----- Data entries -----
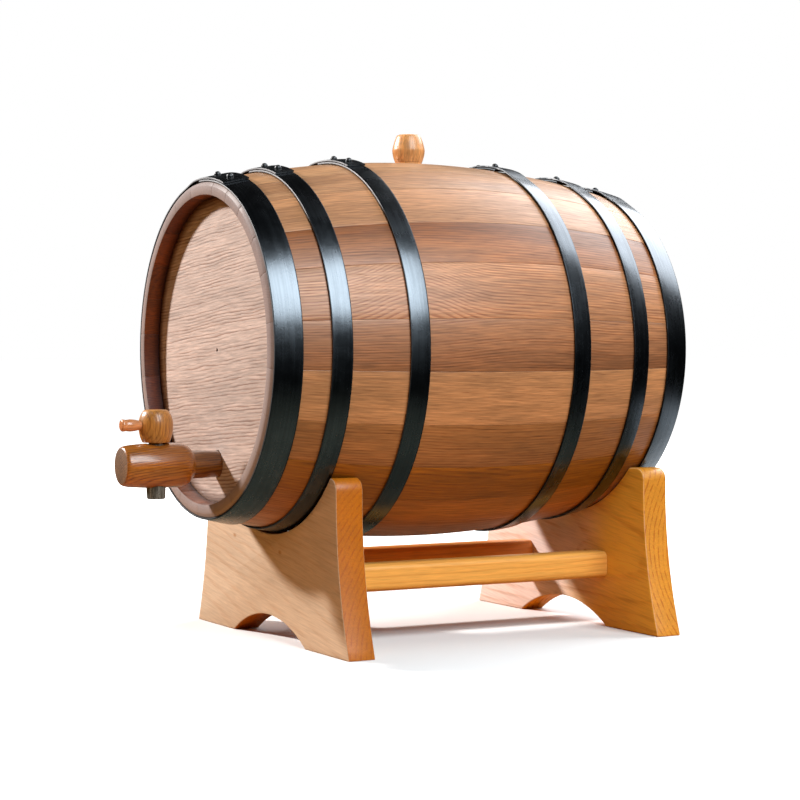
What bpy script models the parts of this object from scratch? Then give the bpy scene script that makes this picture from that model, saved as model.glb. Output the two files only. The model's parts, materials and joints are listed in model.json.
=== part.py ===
"""Ten-litre oak wine barrel lying on a two-board cradle, with a turned bung and a wooden tap.

Metres, +Z up. The barrel's axis runs along Y and its tapped head faces -Y. The origin is on the
floor, under the middle of the whole object. The barrel's own frame has its middle as its origin:
angles around the barrel start at the top and turn towards +X.
"""
import math

import bmesh
import bpy
from mathutils import Matrix, Vector

# ---------------------------------------------------------------- driving dimensions
GAP = 0.0003                  # running gap between neighbouring pieces
AXIS_HEIGHT = 0.1939          # barrel's axis above the floor

# Staves
HALF_LENGTH = 0.1555          # middle of the barrel to the end of a stave
BILGE_RADIUS = 0.1285         # outside of the staves at the middle
END_RADIUS = 0.1099           # outside of the staves at END_STATION
END_STATION = 0.1547          # where END_RADIUS is measured, along the axis
STAVE_THICKNESS = 0.0110
CHIME_BEVEL = 0.0013          # length of the bevel on the outer corner of a stave's end
CHIME_OUTER_RADIUS = 0.1076   # end grain ring, outside
CHIME_INNER_RADIUS = 0.1018   # end grain ring, inside
RECESS_RADIUS = 0.1013        # inside of the staves just in front of the head
OUTER_STEPS = 8               # straight lengths along the outside of a stave
INNER_STEPS = 6
STAVE_ARC_STEPS = 2           # facets across a stave
BUNG_STAVE_WIDTH = 19.0       # degrees, centred on the top
# Widths of the other staves in degrees, from the bung stave round towards +X
STAVE_WIDTHS = (
    12.3, 12.4, 15.6, 14.2, 17.0, 15.2, 16.0, 14.3, 13.8, 13.7, 15.5, 14.6,
    16.2, 14.1, 15.8, 13.9, 15.4, 16.6, 14.3, 15.0, 15.9, 14.2, 15.0,
)

# Heads and the croze groove that holds them
HEAD_FACE = 0.1443            # middle of the barrel to the outer face of a head
HEAD_THICKNESS = 0.0120
HEAD_FLAT_RADIUS = 0.1007
TONGUE_RADIUS = 0.1048
TONGUE_SETBACK = 0.0004       # step from the head's face to its tongue
TONGUE_THICKNESS = 0.0044
HEAD_SHOULDER_RADIUS = 0.1010 # behind the tongue
HEAD_INNER_RADIUS = 0.0970
CROZE_RADIUS = 0.1056
CROZE_OUTER = 0.1445
CROZE_INNER = 0.1388
CENTRE_MARK_RADIUS = 0.0008
CENTRE_MARK_DEPTH = 0.0030
HEAD_STEPS = 40

# Hoops: name, station of the edge nearer the middle, station of the edge nearer the end
HOOPS = (
    ("head", 0.1368, 0.1547),
    ("quarter", 0.1055, 0.1186),
    ("bilge", 0.0540, 0.0673),
)
HOOP_THICKNESS = 0.0012
HOOP_GAP = 0.0005
HOOP_FACET = 7.5              # degrees
LAP_LENGTH = 20.0             # degrees of strap that lie double at the joint
LAP_RAMP = 9.0                # degrees over which the strap climbs on to itself
RIVET_INSET = 5.0             # degrees from a strap end to the nearer rivet
FRONT_LAP_END = 17.5          # angle of the visible cut end on the front hoops
REAR_LAP_END = -8.2
RIVET_HEAD_RADIUS = 0.0023
RIVET_HEAD_HEIGHT = 0.0021
RIVET_SHANK_RADIUS = 0.0011
RIVET_HOLE_RADIUS = 0.0015
RIVET_STEPS = 8

# Bung
BUNG_PLUG_DEPTH = 0.0160      # plug below the top of the stave
BUNG_PLUG_TOP = 0.0091
BUNG_PLUG_TIP = 0.0080
BUNG_NECK = 0.0008            # underside of the knob above the stave
TURNING_STEPS = 24

# Tap
TAP_DROP = 0.0752             # tap's axis below the barrel's axis
TAP_FRONT = 0.2120            # middle of the barrel to the tap's front face
TENON_END = 0.1220            # middle of the barrel to the tap's inner end
TENON_TIP_RADIUS = 0.0080
TENON_FACE_RADIUS = 0.0088    # tenon where it enters the head
KEY_STATION = 0.1877          # middle of the barrel to the key's axis
FLOW_BORE_RADIUS = 0.0030
SLEEVE_RADIUS = 0.0063
SLEEVE_TOP = 0.0140           # top of the sleeve above the tap's axis
SLEEVE_BOTTOM = -0.0218
PLUG_TOP_RADIUS = 0.0047
PLUG_TIP_RADIUS = 0.0041
KEY_TIP = -0.0213
KEY_SHOULDER = 0.0150         # underside of the knob above the tap's axis
KEY_BORE_RADIUS = 0.0024
HANDLE_HEIGHT = 0.0264        # handle's axis above the tap's axis
HANDLE_ROOT = 0.0030          # key's axis to the buried end of the handle
HANDLE_SHANK_RADIUS = 0.0031

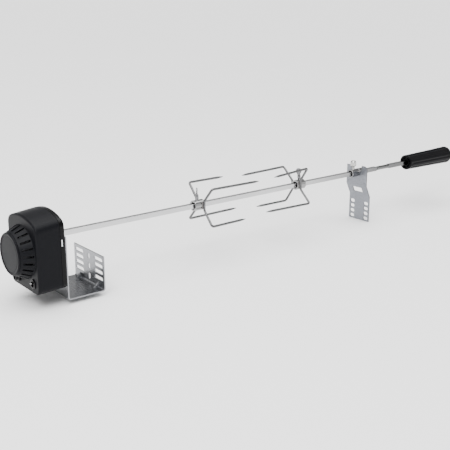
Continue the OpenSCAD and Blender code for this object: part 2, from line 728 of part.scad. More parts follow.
motor_bracket();
cradle_bracket();
motor_housing();
drum_cap();
rear_cover();
cover_screws();
hanger_studs();
front_gear_plate();
rear_gear_plate();
plate_pillars();
stator_can();
coil_bobbin();
stator_coil();
rotor_magnet();
rotor_shaft();
rotor_bushes();
gear_pins();
first_gear();
second_gear();
output_gear();
drive_socket();
socket_bushes();
switch_body();
switch_nut();
switch_lever();
cord_gland();
spit_rod();
spit_bushing();
bushing_screw();
fork_1_hub();
fork_1_near_prongs();
fork_1_far_prongs();
fork_1_screw();
fork_2_hub();
fork_2_near_prongs();
fork_2_far_prongs();
fork_2_screw();
handle_ferrule();
handle_grip();
handle_cap();
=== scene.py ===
import json
import math

import bmesh
import bpy
from mathutils import Matrix, Vector


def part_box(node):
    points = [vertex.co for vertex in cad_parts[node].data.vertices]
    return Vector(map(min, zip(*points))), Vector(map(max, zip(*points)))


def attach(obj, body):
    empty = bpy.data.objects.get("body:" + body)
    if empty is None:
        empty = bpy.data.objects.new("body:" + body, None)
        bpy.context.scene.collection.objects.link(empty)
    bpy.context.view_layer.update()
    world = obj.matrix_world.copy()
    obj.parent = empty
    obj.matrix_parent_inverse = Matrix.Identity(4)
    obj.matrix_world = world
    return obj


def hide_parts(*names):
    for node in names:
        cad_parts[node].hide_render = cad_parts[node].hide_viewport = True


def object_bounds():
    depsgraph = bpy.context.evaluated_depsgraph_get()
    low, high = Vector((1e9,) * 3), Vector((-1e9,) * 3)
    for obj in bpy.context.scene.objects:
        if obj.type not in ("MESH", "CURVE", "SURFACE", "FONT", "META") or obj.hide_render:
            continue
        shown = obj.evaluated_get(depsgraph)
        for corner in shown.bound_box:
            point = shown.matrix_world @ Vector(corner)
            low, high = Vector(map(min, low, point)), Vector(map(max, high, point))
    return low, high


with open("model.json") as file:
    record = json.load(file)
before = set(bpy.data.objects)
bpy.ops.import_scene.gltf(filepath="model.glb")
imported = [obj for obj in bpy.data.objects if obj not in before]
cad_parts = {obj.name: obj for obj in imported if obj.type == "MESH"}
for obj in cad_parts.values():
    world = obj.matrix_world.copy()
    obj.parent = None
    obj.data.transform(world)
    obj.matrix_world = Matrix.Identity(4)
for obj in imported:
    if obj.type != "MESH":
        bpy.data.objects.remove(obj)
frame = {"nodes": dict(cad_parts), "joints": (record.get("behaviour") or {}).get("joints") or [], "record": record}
cad_lo, cad_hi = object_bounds()
nodes = frame["nodes"]
joints = {j["name"]: j for j in frame["joints"]}
body_of = {n: b for b, ns in frame["record"]["behaviour"]["bodies"].items() for n in ns}

# Every shape is drawn in millimetres in the spit's frame: x from the motor plate, y and z
# from the spit's axis. SPIT takes that frame to the shared one.
MM = 0.001
plate_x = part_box("motor_bracket")[0].x
rod_lo, rod_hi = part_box("spit_rod")
spit_z = (rod_lo.z + rod_hi.z) / 2
SPIT = Matrix.Translation((plate_x, 0, spit_z)) @ Matrix.Diagonal((MM, MM, MM, 1))
TAU = 2 * math.pi


def along(x):
    """A shared-frame x as millimetres from the motor plate."""
    return (x - plate_x) / MM


def above(z):
    """A shared-frame z as millimetres above the spit's axis."""
    return (z - spit_z) / MM


# ---------------------------------------------------------------- materials

# the part of a noise's range that the colour and roughness ramps spread over
NOISE_LOW, NOISE_HIGH = 0.30, 0.70


def material(name, base, metallic=0.0, rough=0.5, vary=0.06, tint=0.10, grain=900.0,
             stretch=(1, 1, 1), bump=0.15, depth=0.00002, blotch=18.0, cloud=0.5, spec=0.5,
             seed=0.0):
    """Principled surface whose colour, roughness and bump come from a fine grain and a cloud."""
    m = bpy.data.materials.new(name)
    m.use_nodes = True
    t = m.node_tree
    p = t.nodes["Principled BSDF"]
    p.inputs["Metallic"].default_value = metallic
    p.inputs["Specular IOR Level"].default_value = spec
    coords = t.nodes.new("ShaderNodeTexCoord")
    place = t.nodes.new("ShaderNodeMapping")
    place.inputs["Scale"].default_value = stretch
    place.inputs["Location"].default_value = (seed, seed * 0.7, seed * 1.3)
    t.links.new(coords.outputs["Object"], place.inputs["Vector"])
    fine = t.nodes.new("ShaderNodeTexNoise")
    fine.inputs["Scale"].default_value = grain
    fine.inputs["Detail"].default_value = 5.0
    fine.inputs["Roughness"].default_value = 0.62
    t.links.new(place.outputs["Vector"], fine.inputs["Vector"])
    broad = t.nodes.new("ShaderNodeTexNoise")
    broad.inputs["Scale"].default_value = blotch
    broad.inputs["Detail"].default_value = 4.0
    t.links.new(coords.outputs["Object"], broad.inputs["Vector"])
    both = t.nodes.new("ShaderNodeMix")
    both.data_type = "FLOAT"
    both.inputs["Factor"].default_value = cloud
    t.links.new(fine.outputs["Fac"], both.inputs["A"])
    t.links.new(broad.outputs["Fac"], both.inputs["B"])
    ramp = t.nodes.new("ShaderNodeValToRGB")
    dark, pale = ramp.color_ramp.elements
    dark.position, pale.position = NOISE_LOW, NOISE_HIGH
    dark.color = [c * (1 - tint) for c in base] + [1]
    pale.color = [min(1, c * (1 + tint)) for c in base] + [1]
    t.links.new(both.outputs["Result"], ramp.inputs["Fac"])
    t.links.new(ramp.outputs["Color"], p.inputs["Base Color"])
    spread = t.nodes.new("ShaderNodeMapRange")
    spread.inputs["From Min"].default_value = NOISE_LOW
    spread.inputs["From Max"].default_value = NOISE_HIGH
    spread.inputs["To Min"].default_value = max(0.02, rough - vary)
    spread.inputs["To Max"].default_value = min(1, rough + vary)
    t.links.new(both.outputs["Result"], spread.inputs["Value"])
    t.links.new(spread.outputs["Result"], p.inputs["Roughness"])
    relief = t.nodes.new("ShaderNodeBump")
    relief.inputs["Strength"].default_value = bump
    relief.inputs["Distance"].default_value = depth
    t.links.new(fine.outputs["Fac"], relief.inputs["Height"])
    t.links.new(relief.outputs["Normal"], p.inputs["Normal"])
    return m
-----
**Written problem**.
Make an exact transcription of the lines from the line with "rear_cover();" through the line with "bpy.context.view_layer.update()", inclusive, omitting all others.

**Response to the task**.
rear_cover();
cover_screws();
hanger_studs();
front_gear_plate();
rear_gear_plate();
plate_pillars();
stator_can();
coil_bobbin();
stator_coil();
rotor_magnet();
rotor_shaft();
rotor_bushes();
gear_pins();
first_gear();
second_gear();
output_gear();
drive_socket();
socket_bushes();
switch_body();
switch_nut();
switch_lever();
cord_gland();
spit_rod();
spit_bushing();
bushing_screw();
fork_1_hub();
fork_1_near_prongs();
fork_1_far_prongs();
fork_1_screw();
fork_2_hub();
fork_2_near_prongs();
fork_2_far_prongs();
fork_2_screw();
handle_ferrule();
handle_grip();
handle_cap();
=== scene.py ===
import json
import math

import bmesh
import bpy
from mathutils import Matrix, Vector


def part_box(node):
    points = [vertex.co for vertex in cad_parts[node].data.vertices]
    return Vector(map(min, zip(*points))), Vector(map(max, zip(*points)))


def attach(obj, body):
    empty = bpy.data.objects.get("body:" + body)
    if empty is None:
        empty = bpy.data.objects.new("body:" + body, None)
        bpy.context.scene.collection.objects.link(empty)
    bpy.context.view_layer.update()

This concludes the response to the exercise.